___ Listed records
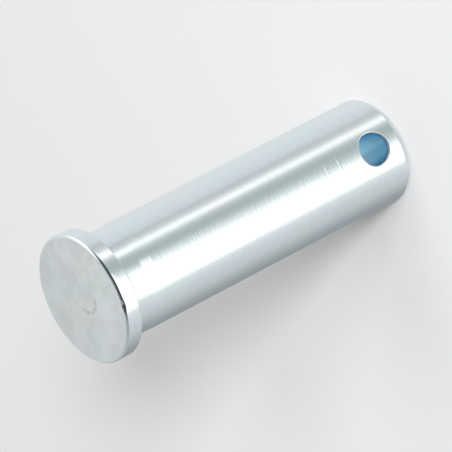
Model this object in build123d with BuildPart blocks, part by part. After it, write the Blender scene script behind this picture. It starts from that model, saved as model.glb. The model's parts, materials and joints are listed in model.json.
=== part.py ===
from build123d import *
import os

# A clevis pin with a flat cylindrical head, turned from round bar as one piece and drilled across
# near its tip for a split pin. Millimetres. It stands on its tip: the origin is the middle of the
# tip's end face, +Z runs up the centre line to the head, and the split-pin hole runs along Y.

# Head
head_diameter = 22.0
head_thickness = 3.0
head_face_round = 0.45  # radius on the edge of the outer face
head_back_round = 0.2  # radius on the edge of the bearing face, under the head

# Shank
shank_diameter = 18.0
shank_length = 59.0  # from the bearing face to the end of the tip
tip_chamfer_length = 1.1  # measured along the shank
tip_chamfer_depth = 0.8  # measured across it, on the radius
tip_edge_round = 0.25  # radius on both edges of the chamfer

# Neck, a shallow relief turned next to the head so that a plate seats square on the bearing face
neck_length = 4.2  # from the bearing face to the top of the shoulder
neck_relief = 0.1  # on the radius
neck_corner_round = 0.3  # radius left by the tool where the neck meets the head
shoulder_length = 0.15  # slope from the neck out to the shank

# Split-pin hole
hole_diameter = 5.5
hole_to_tip = 6.1  # from the hole's centre line to the end of the tip
hole_edge_break = 0.2  # burr taken off both mouths

# Radii and heights worked out from the sizes above
head_radius = head_diameter / 2
shank_radius = shank_diameter / 2
neck_radius = shank_radius - neck_relief
tip_face_radius = shank_radius - tip_chamfer_depth
bearing_height = shank_length
head_face_height = bearing_height + head_thickness
neck_height = bearing_height - neck_length
shoulder_height = neck_height - shoulder_length

with BuildPart() as clevis_pin:
    # Half of the lengthwise section: up the shank, in to the neck, and out round the head
    with BuildSketch(Plane.XZ) as half_section:
        with BuildLine():
            Polyline(
                (0, 0),
                (tip_face_radius, 0),
                (shank_radius, tip_chamfer_length),
                (shank_radius, shoulder_height),
                (neck_radius, neck_height),
                (neck_radius, bearing_height),
                (head_radius, bearing_height),
                (head_radius, head_face_height),
                (0, head_face_height),
                close=True,
            )
        make_face()
        # Each corner that a finger or a mating part meets is rounded
        for corner, radius in (
            ((tip_face_radius, 0), tip_edge_round),
            ((shank_radius, tip_chamfer_length), tip_edge_round),
            ((neck_radius, bearing_height), neck_corner_round),
            ((head_radius, bearing_height), head_back_round),
            ((head_radius, head_face_height), head_face_round),
        ):
            fillet(half_section.vertices().sort_by_distance(corner)[0], radius)
    revolve(axis=Axis.Z)

    # Split-pin hole, straight through the centre line, with both curved mouths chamfered
    with Locations(Plane(origin=(0, 0, hole_to_tip), z_dir=(0, -1, 0))):
        Hole(radius=hole_diameter / 2)
    mouths = clevis_pin.edges(Select.LAST).filter_by(GeomType.LINE, reverse=True)
    chamfer(mouths, hole_edge_break)

clevis_pin.part.label = "clevis_pin"

os.makedirs("parts", exist_ok=True)
export_step(clevis_pin.part, "parts/clevis_pin.step")
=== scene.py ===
import bmesh
import bpy
import json
import math
import numpy as np
from mathutils import Matrix, Vector


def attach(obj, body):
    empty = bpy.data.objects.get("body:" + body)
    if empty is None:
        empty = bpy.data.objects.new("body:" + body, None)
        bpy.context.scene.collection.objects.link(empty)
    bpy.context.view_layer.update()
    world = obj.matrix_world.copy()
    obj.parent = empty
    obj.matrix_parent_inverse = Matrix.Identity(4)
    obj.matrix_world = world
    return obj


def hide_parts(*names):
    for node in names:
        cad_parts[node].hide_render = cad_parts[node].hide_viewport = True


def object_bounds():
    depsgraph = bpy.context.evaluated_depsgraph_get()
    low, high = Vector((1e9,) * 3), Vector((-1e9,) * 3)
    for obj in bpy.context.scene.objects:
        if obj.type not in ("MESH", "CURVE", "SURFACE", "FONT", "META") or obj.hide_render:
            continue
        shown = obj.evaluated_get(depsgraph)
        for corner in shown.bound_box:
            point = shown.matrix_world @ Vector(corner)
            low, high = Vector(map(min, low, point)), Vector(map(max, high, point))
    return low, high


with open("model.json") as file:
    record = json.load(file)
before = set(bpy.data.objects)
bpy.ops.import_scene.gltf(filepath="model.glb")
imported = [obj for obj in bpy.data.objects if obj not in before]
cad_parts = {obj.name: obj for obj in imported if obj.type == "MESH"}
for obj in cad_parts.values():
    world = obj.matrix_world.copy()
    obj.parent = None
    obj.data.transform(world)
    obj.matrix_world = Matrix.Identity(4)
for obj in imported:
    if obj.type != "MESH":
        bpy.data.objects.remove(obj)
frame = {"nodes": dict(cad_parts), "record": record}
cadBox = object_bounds()
print("stage 1: frame loaded,", len(frame["nodes"]), "node")

mm = 0.001
mounts = {mount["name"]: mount for mount in frame["record"]["mounts"]}
shankRadius = mounts["shank"]["dims"]["r_mm"] * mm
holeRadius = mounts["split_pin_hole"]["dims"]["r_mm"] * mm
holeHeight = mounts["split_pin_hole"]["pos_m"][2]
bearingHeight = mounts["head_bearing_face"]["pos_m"][2]
headHeight = cadBox[1].z
headRadius = 0.5 * (cadBox[1].x - cadBox[0].x)

cameraSettings = {
    "azimuth": 0.0,  # degrees round the pin, 0 faces the mouth of the cross hole
    "elevation": 31.76,  # degrees above the floor
    "roll": -117.38,  # degrees, so the head lies low on the left and the tip high on the right
    "distance": 797.3 * mm,
    "aim": (-0.06 * mm, 0.0, 32.24 * mm),
    "lens": 397.5,
}


def compassDirection(azimuth, elevation):
    # Unit vector towards a compass angle (0 is -Y, 90 is +X) and a height above the horizon, in degrees
    azimuth, elevation = math.radians(azimuth), math.radians(elevation)
    return Vector((math.sin(azimuth) * math.cos(elevation),
                   -math.cos(azimuth) * math.cos(elevation),
                   math.sin(elevation)))


def makeCamera(s):
    away = compassDirection(s["azimuth"], s["elevation"])
    camera = bpy.data.objects.new("camera", bpy.data.cameras.new("camera"))
    camera.data.lens = s["lens"]
    camera.data.clip_start = 0.05
    camera.data.clip_end = 50.0
    place = Matrix.Translation(Vector(s["aim"]) + away * s["distance"])
    turn = (-away).to_track_quat("-Z", "Y").to_matrix().to_4x4()
    camera.matrix_world = place @ turn @ Matrix.Rotation(math.radians(s["roll"]), 4, "Z")
    bpy.context.scene.collection.objects.link(camera)
    bpy.context.scene.camera = camera


makeCamera(cameraSettings)

pinSettings = {
    "headFaceRound": 0.48 * mm,
    "headBackRound": 0.20 * mm,
    "tipChamferLength": 1.1 * mm,
    "tipChamferDepth": 0.8 * mm,
    "tipEdgeRound": 0.25 * mm,
    "neckLength": 4.2 * mm,
    "neckRelief": 0.06 * mm,
    "neckCornerRound": 0.3 * mm,
    "shoulderLength": 2.0 * mm,  # the slope from the neck out to the shank
    "shoulderRound": 3.0 * mm,
    "holeEdgeBreak": 0.2 * mm,
    "columns": 240,  # round the pin, a multiple of 4
    "patchColumns": 60,  # columns that the patch round each hole mouth takes, an even number
    "patchRows": 36,
    "patchReach": 3.95 * mm,  # from the hole's centre line to the patch's ends, along the pin
    "patchRings": 14,  # from the patch's border in to the mouth
    "lipRings": 5,
    "boreRings": 24,
    "knockAngle": -20.0,  # degrees from -Y towards +X, a knock in the head's front edge
    "knockWidth": 4.0,  # degrees
    "knockDepth": 0.20 * mm,
    "edgeWear": 0.03 * mm,  # how far the front edge wanders
    "edgeReach": 0.45 * mm,  # from the edge's corner to where the wear has faded
    # Waves of the wear round the edge: share, count in a turn and phase in radians
    "edgeWaves": [(0.20, 5, 1.0), (0.17, 11, 2.2), (0.13, 23, 0.4)],
}


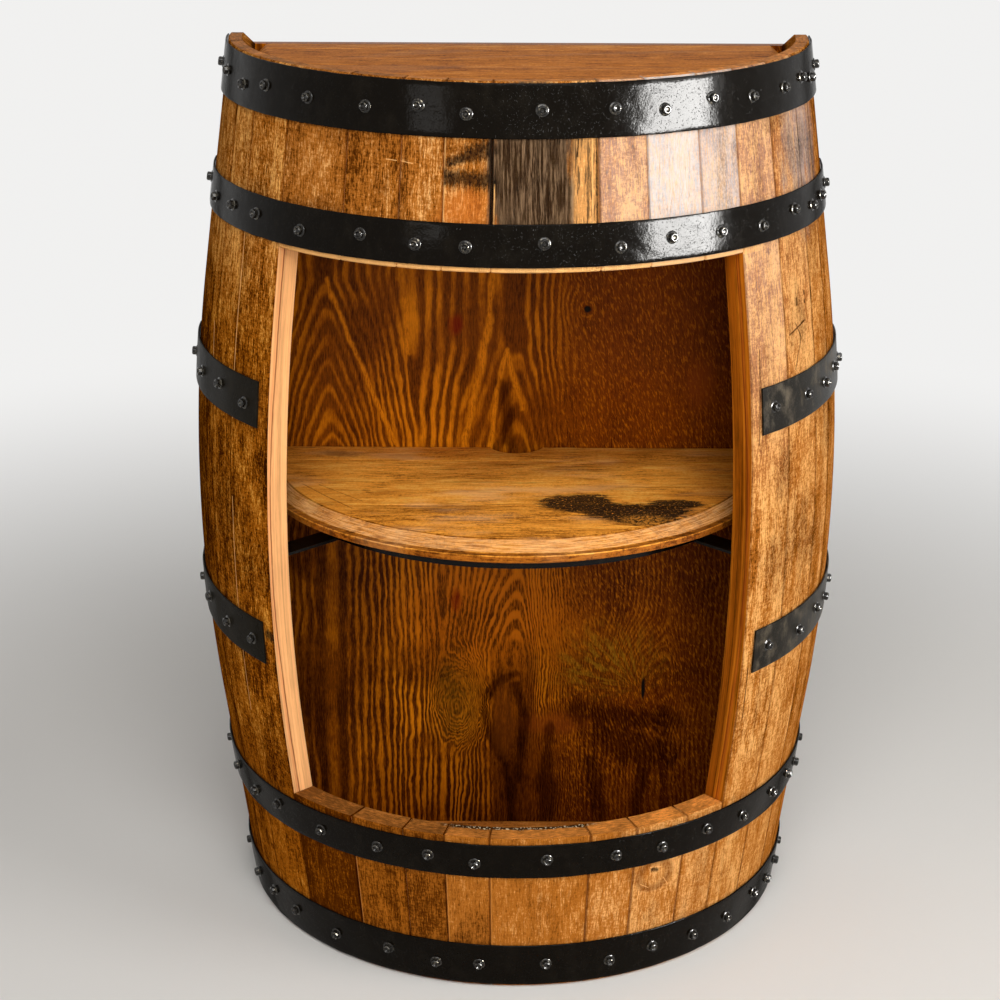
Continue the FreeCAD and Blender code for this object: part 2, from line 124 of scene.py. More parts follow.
class Finishes(bpy.types.PropertyGroup):
    oak_dark: colour("Oak, dark", tint(92, 46, 8), "Darkest figure of the staves")
    oak_mid: colour("Oak, middle", tint(178, 107, 38), "Usual colour of the staves")
    oak_light: colour("Oak, light", tint(244, 184, 114), "Palest figure of the staves")
    # Painted glare: the pale veil that the window's highlight leaves on the upper right staves,
    # drawn into their colour.
    painted_glare: colour("Washed oak", tint(210, 216, 222), "Skin as pale as a window's glare makes it")
    grey_oak: colour("Weathered oak", tint(94, 75, 56), "Old grey skin left on some staves")
    char: colour("Char", tint(24, 18, 13), "Burnt wood and tar")
    cut_pale: colour("Fresh cut, pale", tint(234, 171, 112), "Sawn face left of the opening")
    # Partly painted shade: the right sawn face looks away from the window and is drawn browner and
    # darker than the pale face across the opening.
    cut_brown: colour("Fresh cut, brown", tint(176, 98, 20), "Sawn face right of the opening")
    cut_line: colour("Cut line", tint(112, 42, 14), "Stained line along the sawn faces")
    end_grain: colour("End grain", tint(192, 120, 52), "Sawn ends of the staves")
    head_dark: colour("Head, dark", tint(118, 62, 20), "Dark figure of the top head")
    head_mid: colour("Head, middle", tint(186, 112, 44), "Usual colour of the top head")
    head_light: colour("Head, light", tint(220, 150, 76), "Pale figure of the top head")
    shelf_dark: colour("Shelf, dark", tint(150, 88, 22), "Dark figure of the shelf")
    shelf_mid: colour("Shelf, middle", tint(240, 158, 58), "Usual colour of the shelf")
    shelf_light: colour("Shelf, light", tint(250, 192, 92), "Pale figure of the shelf")
    stain_dark: colour("Stain, dark", tint(66, 27, 3), "Soft grain of the back panel")
    stain_mid: colour("Stain, middle", tint(133, 67, 6), "Between soft and hard grain")
    stain_light: colour("Stain, light", tint(216, 126, 15), "Hard grain of the back panel")
    stain_red: colour("Stain, red", tint(96, 30, 3), "Redder stain on the panel's right")
    enamel: colour("Enamel", tint(11, 7, 3), "Black paint of the hoops")
    strap: colour("Strap", tint(24, 20, 13), "Duller paint of the four side straps")
    floor: colour("Floor", tint(222, 220, 217), "Pale studio floor")


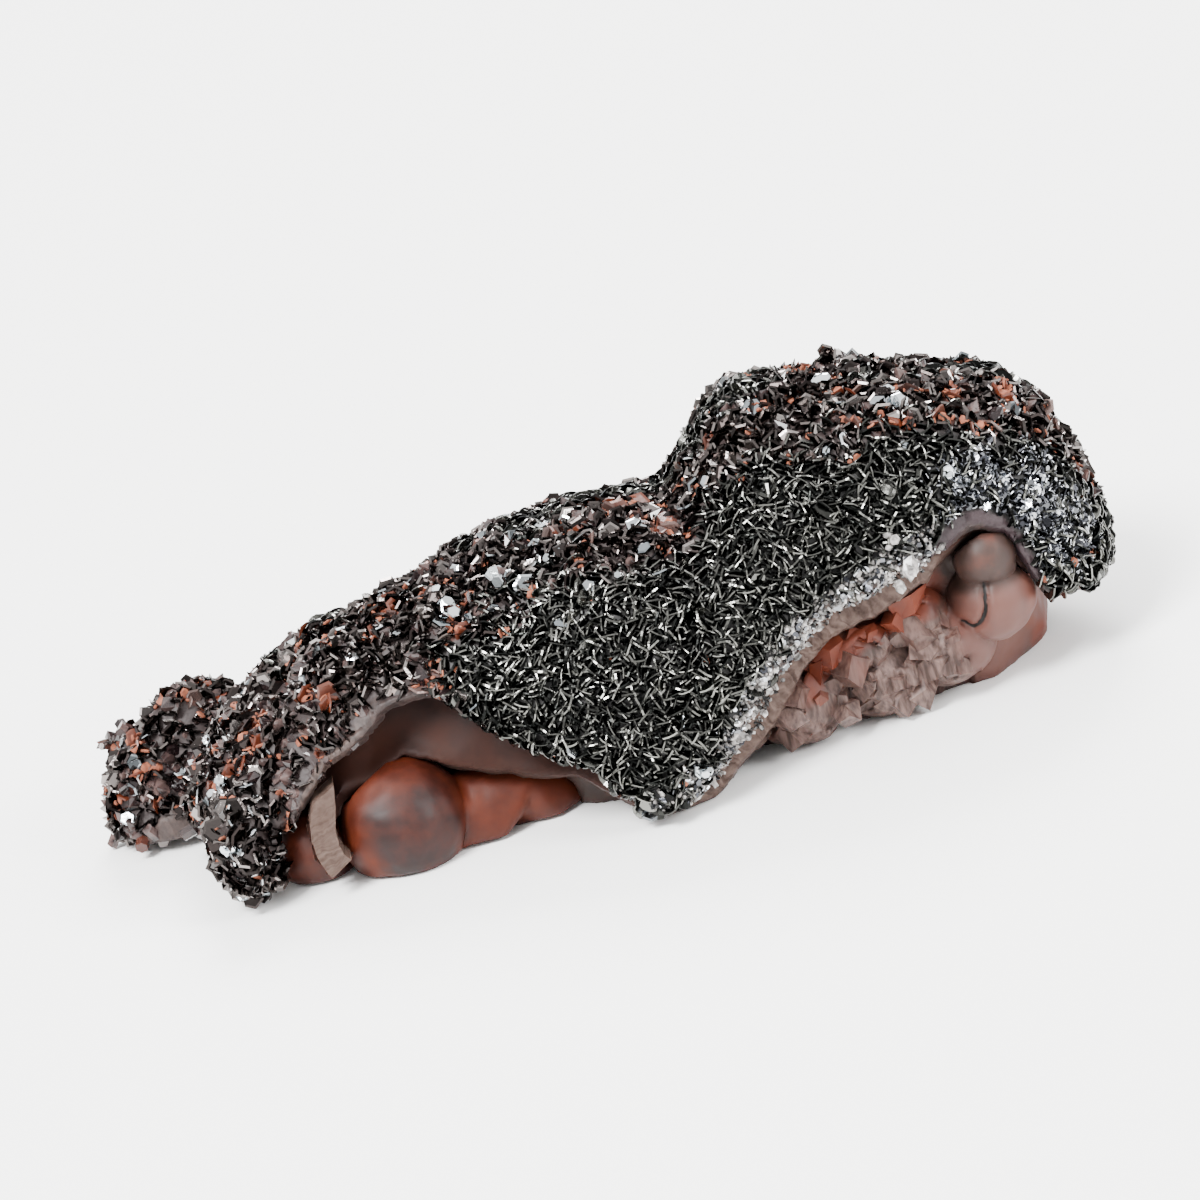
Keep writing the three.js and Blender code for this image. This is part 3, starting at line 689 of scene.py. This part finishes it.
# Sizes of the patterns, in metres
ETCHING = 0.35 * MM  # marks on the faces of the metal
GRAIN = 0.5 * MM  # grains of quartz and of iron oxide
FIBRES = 0.3 * MM  # streaks of a broken chip of chalcedony
MOTTLE = 0.8 * MM  # patches of the ground under the crystals
RIPPLE = 0.9 * MM  # uneven polish of the nodules
SWAY = 1.1 * MM  # bends of the quartz columns
CLOUD = 1.8 * MM  # clouds in the nodules
BANDING = 3.0 * MM  # slow changes on the lining of the left hollow
COLUMN_WIDTH = 0.34  # of the quartz, in the painted millimetres across the broken edge
# How far light goes into quartz and chalcedony
GLOW_DEPTH = 0.4 * MM
WAX_DEPTH = 0.5 * MM


def new_material(name):
    material = bpy.data.materials.new(name)
    material.use_nodes = True
    material.node_tree.nodes.clear()
    return material


def rust(tree, tone):
    """Where iron oxide lies on the crystals: in its painted patches, and not on every crystal."""
    iron = add(tree, "ShaderNodeAttribute", output="Fac", attribute_name="iron")
    share = add(tree, "ShaderNodeMapRange", {"Value": tone, "To Min": 0.2, "To Max": 1.2})
    patch = add(tree, "ShaderNodeMath", {0: iron, 1: share}, operation="MULTIPLY")
    return add(tree, "ShaderNodeMapRange", {"Value": patch, "From Min": 0.45, "From Max": 0.75})


def hematite_material(name, dark, bright, smooth, rough):
    """Specular hematite: a dark metallic oxide with mirror-smooth faces, dulled by rusty stains."""
    material = new_material(name)
    tree = material.node_tree
    place = add(tree, "ShaderNodeTexCoord", output="Object")
    tone = add(tree, "ShaderNodeAttribute", output="Fac", attribute_name="tone")
    etching = add(tree, "ShaderNodeTexNoise",
                  {"Vector": place, "Scale": 1 / ETCHING, "Detail": NOISE_DETAIL})
    mostly_dark = add(tree, "ShaderNodeMath", {0: tone, 1: 2.4}, operation="POWER")
    lustre = add(tree, "ShaderNodeMix", {FACTOR: mostly_dark, UNDER: dark, OVER: bright}, MIXED,
                 data_type="RGBA")
    stain = rust(tree, tone)
    dulled = add(tree, "ShaderNodeMath", {0: etching, 1: stain}, operation="ADD")
    shader = add(tree, "ShaderNodeBsdfPrincipled", {
        "Base Color": add(tree, "ShaderNodeMix", {FACTOR: stain, UNDER: lustre, OVER: RUST}, MIXED,
                          data_type="RGBA"),
        "Metallic": add(tree, "ShaderNodeMapRange", {"Value": stain, "To Min": 1.0, "To Max": 0.0}),
        "Roughness": add(tree, "ShaderNodeMapRange", {
            "Value": dulled, "From Min": 0.3, "From Max": 1.3, "To Min": smooth, "To Max": rough}),
        "Normal": add(tree, "ShaderNodeBump",
                      {"Height": etching, "Distance": 0.05 * MM, "Strength": 0.35}),
    })
    add(tree, "ShaderNodeOutputMaterial", {0: shader})
    return material


def point_material(name, low, high, roughness, translucency, stain_colour=None):
    """Quartz points: glassy, from dark smoky to milky, stained where iron oxide lies on them."""
    material = new_material(name)
    tree = material.node_tree
    place = add(tree, "ShaderNodeTexCoord", output="Object")
    tone = add(tree, "ShaderNodeAttribute", output="Fac", attribute_name="tone")
    veils = add(tree, "ShaderNodeTexNoise",
                {"Vector": place, "Scale": 1 / GRAIN, "Detail": NOISE_DETAIL})
    veiled = add(tree, "ShaderNodeMapRange", {"Value": veils, "From Min": 0.3, "From Max": 0.7})
    mixed = add(tree, "ShaderNodeMath", {0: tone, 1: veiled}, operation="MULTIPLY")
    milkiness = add(tree, "ShaderNodeMapRange",
                    {"Value": mixed, "From Min": 0.05, "From Max": 0.75})
    colour = add(tree, "ShaderNodeMix", {FACTOR: milkiness, UNDER: low, OVER: high}, MIXED,
                 data_type="RGBA")
    if stain_colour:
        colour = add(tree, "ShaderNodeMix",
                     {FACTOR: rust(tree, tone), UNDER: colour, OVER: stain_colour}, MIXED,
                     data_type="RGBA")
    shader = add(tree, "ShaderNodeBsdfPrincipled", {
        "Base Color": colour,
        "Roughness": add(tree, "ShaderNodeMapRange", {
            "Value": tone, "To Min": roughness[0], "To Max": roughness[1]}),
        "IOR": QUARTZ_IOR,
        "Subsurface Weight": translucency,
        "Subsurface Radius": (1.0, 0.7, 0.6),
        "Subsurface Scale": GLOW_DEPTH,
    })
    add(tree, "ShaderNodeOutputMaterial", {0: shader})
    return material


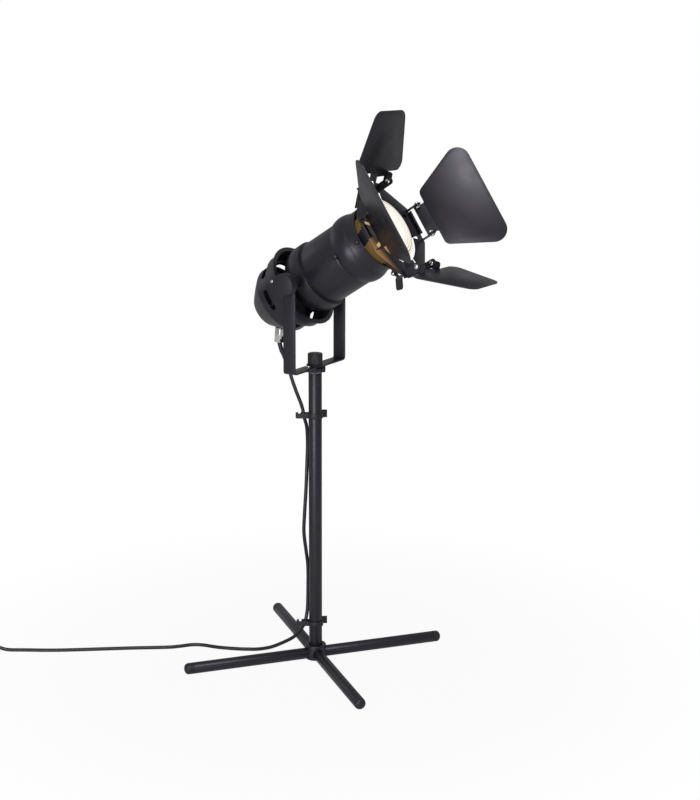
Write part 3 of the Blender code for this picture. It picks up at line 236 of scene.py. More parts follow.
______
Instructions for the task = Of the lines above, retype only those from the line containing "Vector(map(max, high, point))" through the line containing "imported = [obj", including both, exactly.

Correct result =
            low, high = Vector(map(min, low, point)), Vector(map(max, high, point))
    return low, high


with open("model.json") as file:
    record = json.load(file)
before = set(bpy.data.objects)
bpy.ops.import_scene.gltf(filepath="model.glb")
imported = [obj for obj in bpy.data.objects if obj not in before]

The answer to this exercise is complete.